Affordable housing is another issue which I did not raise. During the election campaign, the federal government promised to invest an additional $1.5 billion to help those who cannot find adequate and safe housing. There again, the Liberal government did not meet expectations.
So, the government is creating a social development department. We will discuss this at some other time. Today, I wanted to deal strictly with the employment insurance account. However, I am aware that there are other areas where the government boasts about wanting to meet public needs. But in fact, it does just the opposite. The government would rather use that money to increase its visibility in the provinces. The federal government also wants to establish contacts with community networks to show that it is the one, and not the provinces, that has the money. This raises the whole issue of fiscal imbalance.

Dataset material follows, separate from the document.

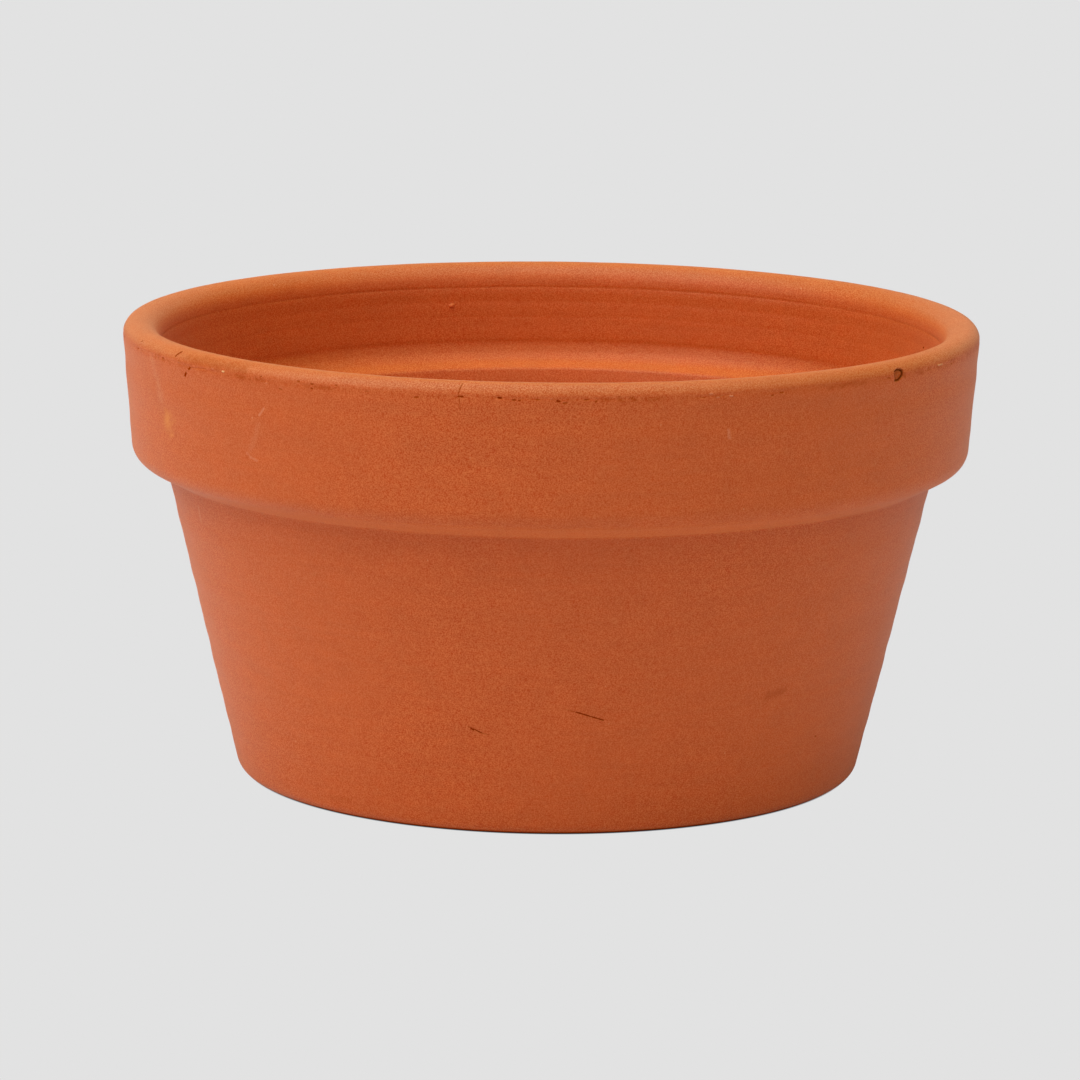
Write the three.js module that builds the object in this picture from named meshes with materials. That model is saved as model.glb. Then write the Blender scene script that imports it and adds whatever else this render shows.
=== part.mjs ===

The federal government denies the following.
In fact, 71% of Quebeckers and 65% of Canadians now understand what the fiscal imbalance is all about. The fiscal imbalance is created by a situation where the federal government has too much money in terms of its responsibilities, while the provinces have less money because their taxation rate is greater than their responsibilities.
I thank hon. members for listening to my comments. I will get back to the establishment of the new department of social development.